The worship of this mythic scientist archetype- logical, knowing, and ruthlessly efficient- is no great surprise. After all, the practice of science requires us to separate data from interpretation, assumptions from observation, and model from process. It is no great mental leap to assume that scientists who analyze and compartmentalize their work for a living ought to be able to apply the same methodology to the rest of their lives. But this is not the case.
Back in the good old days of sailing ships, typhoid, and phlogiston, it was thought that as God’s final creation on the planet, it was our duty to figure out the rest of his week-long make-work project. By knowing the world, we would know the mind of The Lord, bringing us closer to truth, perfection, and divine tranquility.
As the pursuit of knowledge progressed, the sails, phlogiston, and typhoid all got flushed into the toilet of science history. Many scientists claim to have consigned the monotheistic deity to the same fate, but their approach to science belies this claim. For they still labor under the assumption that the universe is a soluble puzzle, a divine creation that can be unlocked through the pious application of the scientific method.
For the most part, the leap of faith that assumes science can work has been remarkably successful. We have discovered a mind-bogglingly large amount of stuff about the universe this way, so it is perilously easy to not only make the antiquated assumption that science will work, but to also that scientists are designed to figure out these secrets. Nothing could be farther from the truth.
The greatest science brains are not actually designed at all. They are, rather, the accidental products of hundreds of millions of years of worm, fish, and mammalian mutation, and the fact that they can program computers and spike solutions in addition to selecting and acquiring food, shelter, and mates is nothing short of miraculous.
Just consider: Even though crows, apes, parrots, dolphins, and octopus can all learn tool use- in the hundreds of millions of species-years that these tool-users have been cruising the planet, it is only recently that scientifically capable humans have actually evolved. And even though the fossil record shows that anatomically modern humans have been around for 195,000 years, we have only been doing science for less than 2 percent of that time.
So enjoy the miracle of scientific thinking, but don’t push your luck. The hypothetical überscientist archetype may be able to compartmentalize emotional suffering and scientific problems by throwing himself into cutting edge research or other activities as a distraction from the emotional pain.

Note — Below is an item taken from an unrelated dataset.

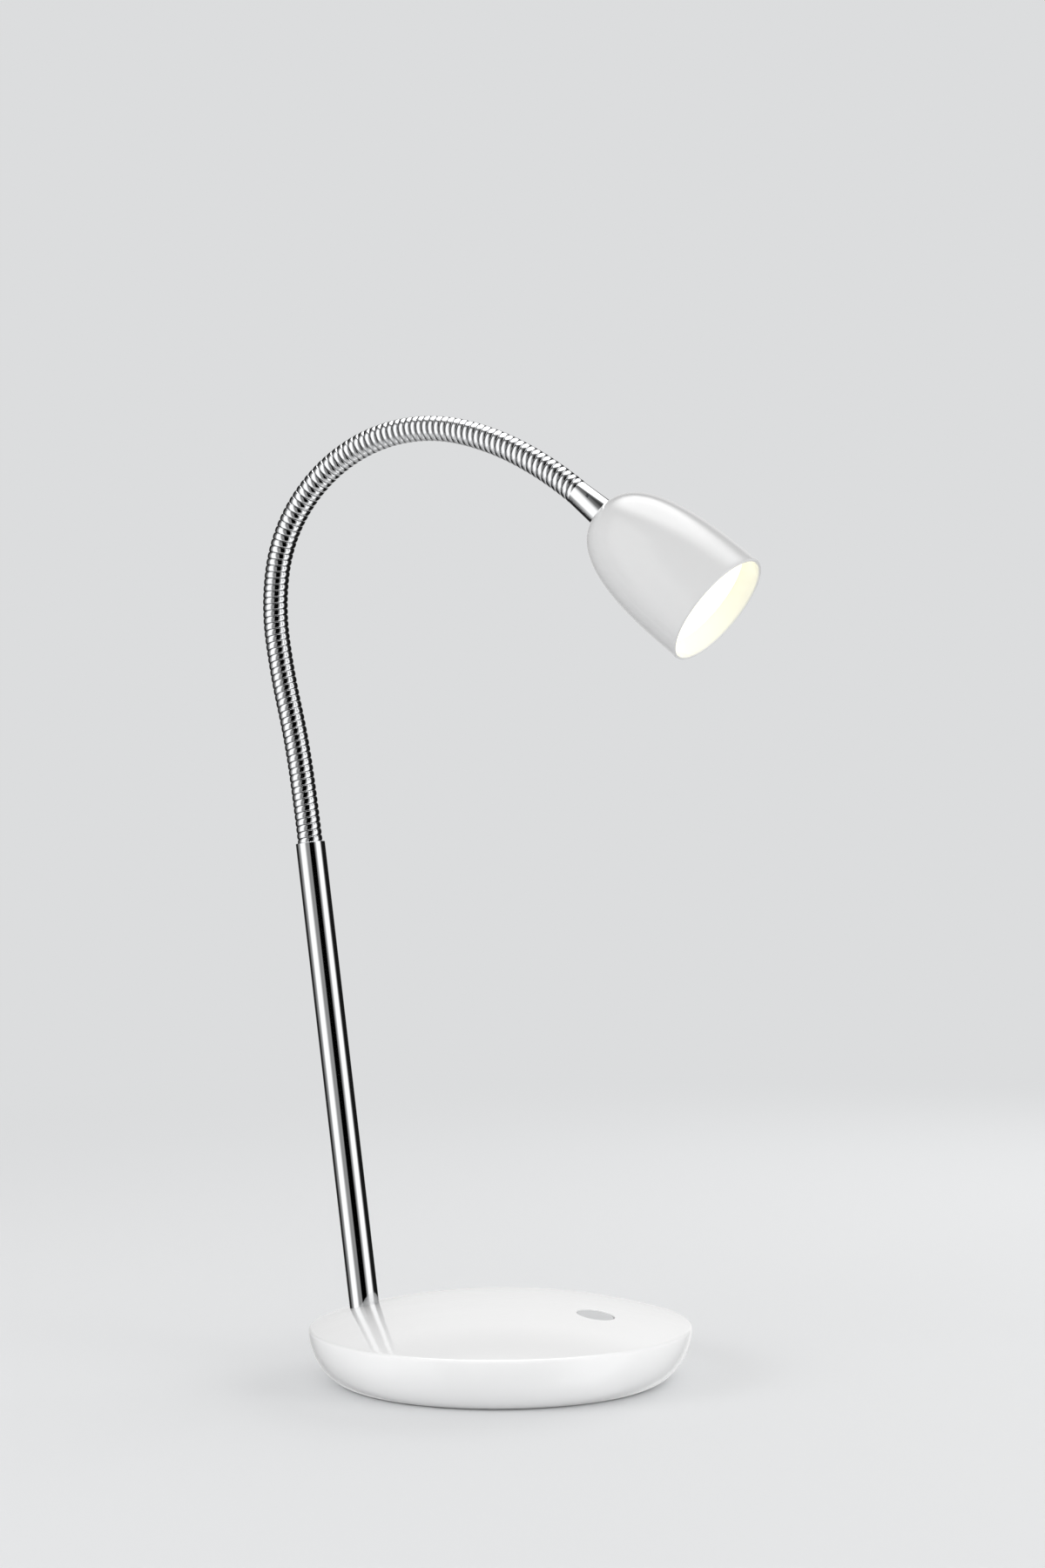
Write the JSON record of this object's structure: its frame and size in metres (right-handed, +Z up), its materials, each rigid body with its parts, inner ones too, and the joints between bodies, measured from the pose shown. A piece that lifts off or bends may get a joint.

On the time scale of a single class or a degree course, a student even might be able to post good scores by doing this. But as Dr. Shellie posted last year, success on the career and semester timescales are not necessarily related. So here are two basic tips for not letting primal needs disrupt labwork.
1. Do not engage in high-risk, high-consequence activities (including labwork) as a method of distracting yourself from something that is bothersome or hurtful. As a coping mechanism, it is about as helpful as drinking whiskey, and it greatly increases the chance of mishaps. If you’re upset, sort yourself out first, then come back to lab. Or if you must hide in your work, do something where mistakes are reversible and non-hazardous. If you MUST go in and do the world’s trickiest procedure in humanity’s least replaceable sample, at least have a chat with your friendly neighborhood busdriver/officemate/techo beforehand to get your problem off your chest, instead of sucking it up and hoping you make it through the day.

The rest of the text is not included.